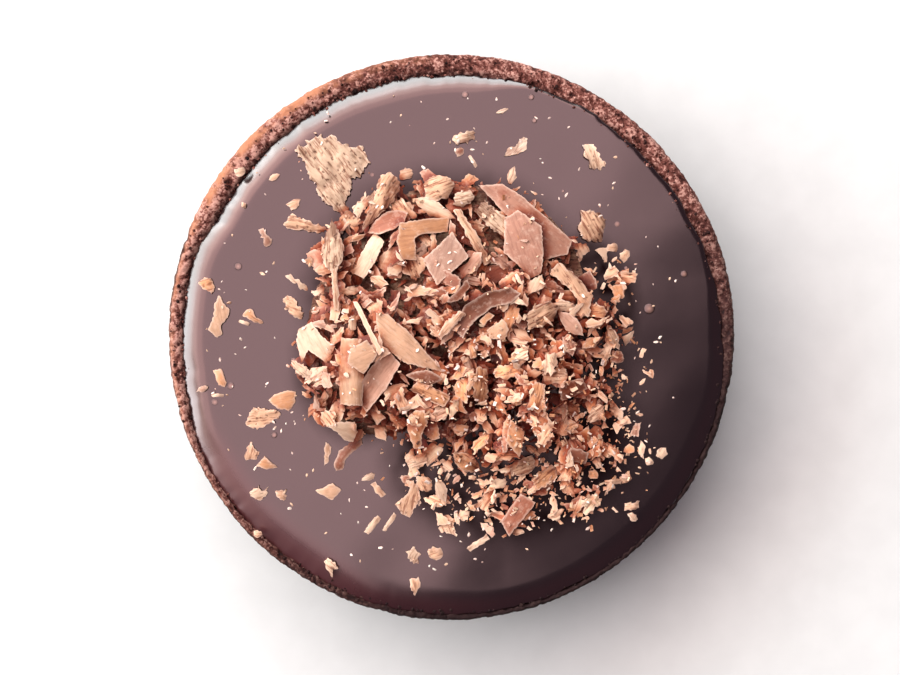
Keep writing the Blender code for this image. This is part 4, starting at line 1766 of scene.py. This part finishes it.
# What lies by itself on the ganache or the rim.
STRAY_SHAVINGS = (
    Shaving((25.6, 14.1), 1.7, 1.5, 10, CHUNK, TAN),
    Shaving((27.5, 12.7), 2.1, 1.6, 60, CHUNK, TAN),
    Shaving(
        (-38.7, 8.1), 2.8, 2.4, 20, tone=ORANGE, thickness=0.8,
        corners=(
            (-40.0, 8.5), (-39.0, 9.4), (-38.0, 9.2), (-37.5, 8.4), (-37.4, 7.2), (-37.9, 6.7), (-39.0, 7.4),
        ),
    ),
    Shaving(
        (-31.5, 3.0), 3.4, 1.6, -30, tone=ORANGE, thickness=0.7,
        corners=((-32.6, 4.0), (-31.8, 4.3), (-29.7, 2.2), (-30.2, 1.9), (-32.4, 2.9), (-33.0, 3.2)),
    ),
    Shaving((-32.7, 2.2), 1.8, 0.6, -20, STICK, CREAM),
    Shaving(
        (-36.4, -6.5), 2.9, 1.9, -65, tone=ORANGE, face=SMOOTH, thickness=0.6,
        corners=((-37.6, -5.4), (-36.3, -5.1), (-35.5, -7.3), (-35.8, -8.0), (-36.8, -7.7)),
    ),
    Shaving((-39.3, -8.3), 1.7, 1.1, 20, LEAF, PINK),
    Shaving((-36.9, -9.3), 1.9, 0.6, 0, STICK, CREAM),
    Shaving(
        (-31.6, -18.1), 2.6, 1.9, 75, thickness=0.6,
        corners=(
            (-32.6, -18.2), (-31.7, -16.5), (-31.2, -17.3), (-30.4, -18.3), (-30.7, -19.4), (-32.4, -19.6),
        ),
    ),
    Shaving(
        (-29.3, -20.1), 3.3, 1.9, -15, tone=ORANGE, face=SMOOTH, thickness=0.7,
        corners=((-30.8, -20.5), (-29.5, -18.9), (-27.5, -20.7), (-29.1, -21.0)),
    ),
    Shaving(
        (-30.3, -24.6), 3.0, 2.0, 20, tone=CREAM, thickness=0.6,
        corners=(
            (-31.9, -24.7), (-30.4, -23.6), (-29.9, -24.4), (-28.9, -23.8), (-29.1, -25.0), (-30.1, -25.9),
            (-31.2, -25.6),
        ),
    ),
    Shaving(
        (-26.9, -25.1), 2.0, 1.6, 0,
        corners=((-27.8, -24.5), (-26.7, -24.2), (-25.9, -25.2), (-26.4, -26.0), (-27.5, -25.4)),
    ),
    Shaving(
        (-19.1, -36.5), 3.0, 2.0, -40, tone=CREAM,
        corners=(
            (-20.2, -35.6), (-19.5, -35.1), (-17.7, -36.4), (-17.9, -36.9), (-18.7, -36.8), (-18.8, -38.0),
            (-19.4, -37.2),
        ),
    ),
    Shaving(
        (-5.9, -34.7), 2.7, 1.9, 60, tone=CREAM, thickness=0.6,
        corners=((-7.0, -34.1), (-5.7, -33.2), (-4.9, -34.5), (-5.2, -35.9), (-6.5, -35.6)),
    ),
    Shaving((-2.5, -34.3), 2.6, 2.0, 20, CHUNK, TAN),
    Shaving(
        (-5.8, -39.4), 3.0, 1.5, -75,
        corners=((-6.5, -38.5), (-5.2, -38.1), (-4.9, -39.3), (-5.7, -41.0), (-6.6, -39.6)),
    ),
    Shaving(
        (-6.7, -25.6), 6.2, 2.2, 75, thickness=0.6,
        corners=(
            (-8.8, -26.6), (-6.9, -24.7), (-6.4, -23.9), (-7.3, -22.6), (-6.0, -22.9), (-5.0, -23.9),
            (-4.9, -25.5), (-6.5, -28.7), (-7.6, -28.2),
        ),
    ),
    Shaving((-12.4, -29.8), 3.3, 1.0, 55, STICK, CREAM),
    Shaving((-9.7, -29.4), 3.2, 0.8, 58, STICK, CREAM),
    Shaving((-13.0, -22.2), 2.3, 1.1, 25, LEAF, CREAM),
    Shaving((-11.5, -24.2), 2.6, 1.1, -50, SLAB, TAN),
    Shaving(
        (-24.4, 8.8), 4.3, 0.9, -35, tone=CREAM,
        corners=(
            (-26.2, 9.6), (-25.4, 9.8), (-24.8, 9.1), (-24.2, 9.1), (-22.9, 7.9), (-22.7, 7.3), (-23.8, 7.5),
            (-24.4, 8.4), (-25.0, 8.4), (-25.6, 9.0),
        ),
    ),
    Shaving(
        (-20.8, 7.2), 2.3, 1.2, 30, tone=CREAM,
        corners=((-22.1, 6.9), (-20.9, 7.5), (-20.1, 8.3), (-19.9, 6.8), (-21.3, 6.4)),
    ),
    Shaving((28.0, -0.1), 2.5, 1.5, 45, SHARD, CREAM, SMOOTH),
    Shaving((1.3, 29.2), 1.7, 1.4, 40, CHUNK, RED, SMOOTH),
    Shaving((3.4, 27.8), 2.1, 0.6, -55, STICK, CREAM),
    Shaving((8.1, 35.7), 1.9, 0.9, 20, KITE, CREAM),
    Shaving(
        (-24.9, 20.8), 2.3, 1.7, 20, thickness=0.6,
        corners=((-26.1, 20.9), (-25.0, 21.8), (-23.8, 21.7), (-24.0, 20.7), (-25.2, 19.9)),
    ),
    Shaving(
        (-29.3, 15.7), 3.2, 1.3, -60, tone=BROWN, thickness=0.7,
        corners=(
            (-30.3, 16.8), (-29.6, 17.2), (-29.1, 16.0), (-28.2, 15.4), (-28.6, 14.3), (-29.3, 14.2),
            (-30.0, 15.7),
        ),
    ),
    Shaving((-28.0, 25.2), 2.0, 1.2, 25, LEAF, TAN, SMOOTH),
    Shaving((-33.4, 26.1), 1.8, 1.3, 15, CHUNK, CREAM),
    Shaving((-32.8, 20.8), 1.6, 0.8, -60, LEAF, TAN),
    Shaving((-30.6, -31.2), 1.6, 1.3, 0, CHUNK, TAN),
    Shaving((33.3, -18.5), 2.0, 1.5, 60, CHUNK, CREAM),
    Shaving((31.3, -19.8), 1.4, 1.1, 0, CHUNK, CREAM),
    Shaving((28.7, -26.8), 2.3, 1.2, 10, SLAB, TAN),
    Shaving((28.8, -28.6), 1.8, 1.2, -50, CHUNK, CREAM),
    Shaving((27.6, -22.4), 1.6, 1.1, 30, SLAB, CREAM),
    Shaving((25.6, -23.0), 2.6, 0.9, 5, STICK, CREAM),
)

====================

Print the material verbatim, all of it.

§ Response
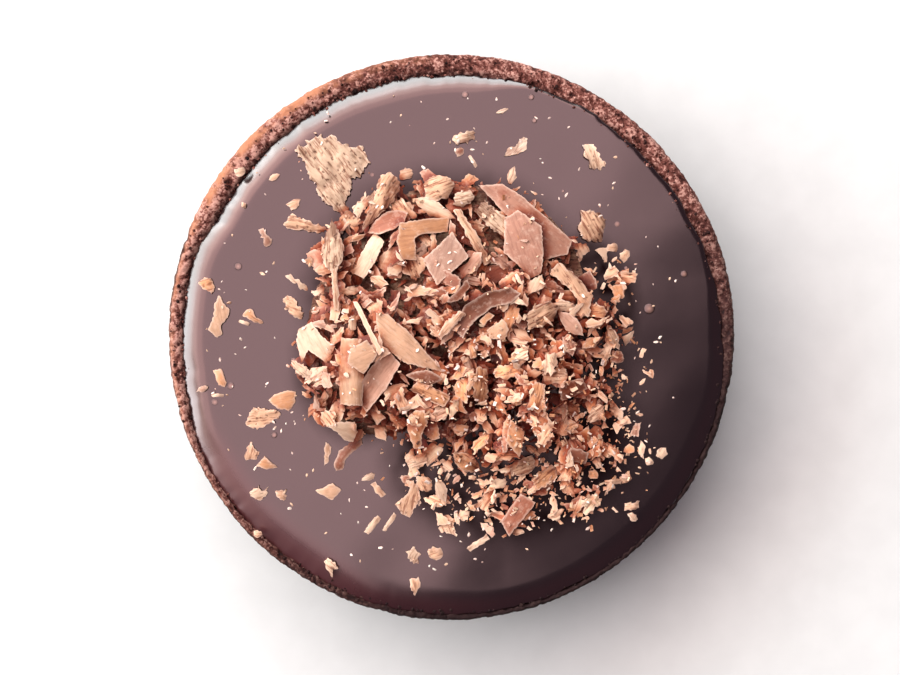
Keep writing the Blender code for this image. This is part 4, starting at line 1766 of scene.py. This part finishes it.
# What lies by itself on the ganache or the rim.
STRAY_SHAVINGS = (
    Shaving((25.6, 14.1), 1.7, 1.5, 10, CHUNK, TAN),
    Shaving((27.5, 12.7), 2.1, 1.6, 60, CHUNK, TAN),
    Shaving(
        (-38.7, 8.1), 2.8, 2.4, 20, tone=ORANGE, thickness=0.8,
        corners=(
            (-40.0, 8.5), (-39.0, 9.4), (-38.0, 9.2), (-37.5, 8.4), (-37.4, 7.2), (-37.9, 6.7), (-39.0, 7.4),
        ),
    ),
    Shaving(
        (-31.5, 3.0), 3.4, 1.6, -30, tone=ORANGE, thickness=0.7,
        corners=((-32.6, 4.0), (-31.8, 4.3), (-29.7, 2.2), (-30.2, 1.9), (-32.4, 2.9), (-33.0, 3.2)),
    ),
    Shaving((-32.7, 2.2), 1.8, 0.6, -20, STICK, CREAM),
    Shaving(
        (-36.4, -6.5), 2.9, 1.9, -65, tone=ORANGE, face=SMOOTH, thickness=0.6,
        corners=((-37.6, -5.4), (-36.3, -5.1), (-35.5, -7.3), (-35.8, -8.0), (-36.8, -7.7)),
    ),
    Shaving((-39.3, -8.3), 1.7, 1.1, 20, LEAF, PINK),
    Shaving((-36.9, -9.3), 1.9, 0.6, 0, STICK, CREAM),
    Shaving(
        (-31.6, -18.1), 2.6, 1.9, 75, thickness=0.6,
        corners=(
            (-32.6, -18.2), (-31.7, -16.5), (-31.2, -17.3), (-30.4, -18.3), (-30.7, -19.4), (-32.4, -19.6),
        ),
    ),
    Shaving(
        (-29.3, -20.1), 3.3, 1.9, -15, tone=ORANGE, face=SMOOTH, thickness=0.7,
        corners=((-30.8, -20.5), (-29.5, -18.9), (-27.5, -20.7), (-29.1, -21.0)),
    ),
    Shaving(
        (-30.3, -24.6), 3.0, 2.0, 20, tone=CREAM, thickness=0.6,
        corners=(
            (-31.9, -24.7), (-30.4, -23.6), (-29.9, -24.4), (-28.9, -23.8), (-29.1, -25.0), (-30.1, -25.9),
            (-31.2, -25.6),
        ),
    ),
    Shaving(
        (-26.9, -25.1), 2.0, 1.6, 0,
        corners=((-27.8, -24.5), (-26.7, -24.2), (-25.9, -25.2), (-26.4, -26.0), (-27.5, -25.4)),
    ),
    Shaving(
        (-19.1, -36.5), 3.0, 2.0, -40, tone=CREAM,
        corners=(
            (-20.2, -35.6), (-19.5, -35.1), (-17.7, -36.4), (-17.9, -36.9), (-18.7, -36.8), (-18.8, -38.0),
            (-19.4, -37.2),
        ),
    ),
    Shaving(
        (-5.9, -34.7), 2.7, 1.9, 60, tone=CREAM, thickness=0.6,
        corners=((-7.0, -34.1), (-5.7, -33.2), (-4.9, -34.5), (-5.2, -35.9), (-6.5, -35.6)),
    ),
    Shaving((-2.5, -34.3), 2.6, 2.0, 20, CHUNK, TAN),
    Shaving(
        (-5.8, -39.4), 3.0, 1.5, -75,
        corners=((-6.5, -38.5), (-5.2, -38.1), (-4.9, -39.3), (-5.7, -41.0), (-6.6, -39.6)),
    ),
    Shaving(
        (-6.7, -25.6), 6.2, 2.2, 75, thickness=0.6,
        corners=(
            (-8.8, -26.6), (-6.9, -24.7), (-6.4, -23.9), (-7.3, -22.6), (-6.0, -22.9), (-5.0, -23.9),
            (-4.9, -25.5), (-6.5, -28.7), (-7.6, -28.2),
        ),
    ),
    Shaving((-12.4, -29.8), 3.3, 1.0, 55, STICK, CREAM),
    Shaving((-9.7, -29.4), 3.2, 0.8, 58, STICK, CREAM),
    Shaving((-13.0, -22.2), 2.3, 1.1, 25, LEAF, CREAM),
    Shaving((-11.5, -24.2), 2.6, 1.1, -50, SLAB, TAN),
    Shaving(
        (-24.4, 8.8), 4.3, 0.9, -35, tone=CREAM,
        corners=(
            (-26.2, 9.6), (-25.4, 9.8), (-24.8, 9.1), (-24.2, 9.1), (-22.9, 7.9), (-22.7, 7.3), (-23.8, 7.5),
            (-24.4, 8.4), (-25.0, 8.4), (-25.6, 9.0),
        ),
    ),
    Shaving(
        (-20.8, 7.2), 2.3, 1.2, 30, tone=CREAM,
        corners=((-22.1, 6.9), (-20.9, 7.5), (-20.1, 8.3), (-19.9, 6.8), (-21.3, 6.4)),
    ),
    Shaving((28.0, -0.1), 2.5, 1.5, 45, SHARD, CREAM, SMOOTH),
    Shaving((1.3, 29.2), 1.7, 1.4, 40, CHUNK, RED, SMOOTH),
    Shaving((3.4, 27.8), 2.1, 0.6, -55, STICK, CREAM),
    Shaving((8.1, 35.7), 1.9, 0.9, 20, KITE, CREAM),
    Shaving(
        (-24.9, 20.8), 2.3, 1.7, 20, thickness=0.6,
        corners=((-26.1, 20.9), (-25.0, 21.8), (-23.8, 21.7), (-24.0, 20.7), (-25.2, 19.9)),
    ),
    Shaving(
        (-29.3, 15.7), 3.2, 1.3, -60, tone=BROWN, thickness=0.7,
        corners=(
            (-30.3, 16.8), (-29.6, 17.2), (-29.1, 16.0), (-28.2, 15.4), (-28.6, 14.3), (-29.3, 14.2),
            (-30.0, 15.7),
        ),
    ),
    Shaving((-28.0, 25.2), 2.0, 1.2, 25, LEAF, TAN, SMOOTH),
    Shaving((-33.4, 26.1), 1.8, 1.3, 15, CHUNK, CREAM),
    Shaving((-32.8, 20.8), 1.6, 0.8, -60, LEAF, TAN),
    Shaving((-30.6, -31.2), 1.6, 1.3, 0, CHUNK, TAN),
    Shaving((33.3, -18.5), 2.0, 1.5, 60, CHUNK, CREAM),
    Shaving((31.3, -19.8), 1.4, 1.1, 0, CHUNK, CREAM),
    Shaving((28.7, -26.8), 2.3, 1.2, 10, SLAB, TAN),
    Shaving((28.8, -28.6), 1.8, 1.2, -50, CHUNK, CREAM),
    Shaving((27.6, -22.4), 1.6, 1.1, 30, SLAB, CREAM),
    Shaving((25.6, -23.0), 2.6, 0.9, 5, STICK, CREAM),
)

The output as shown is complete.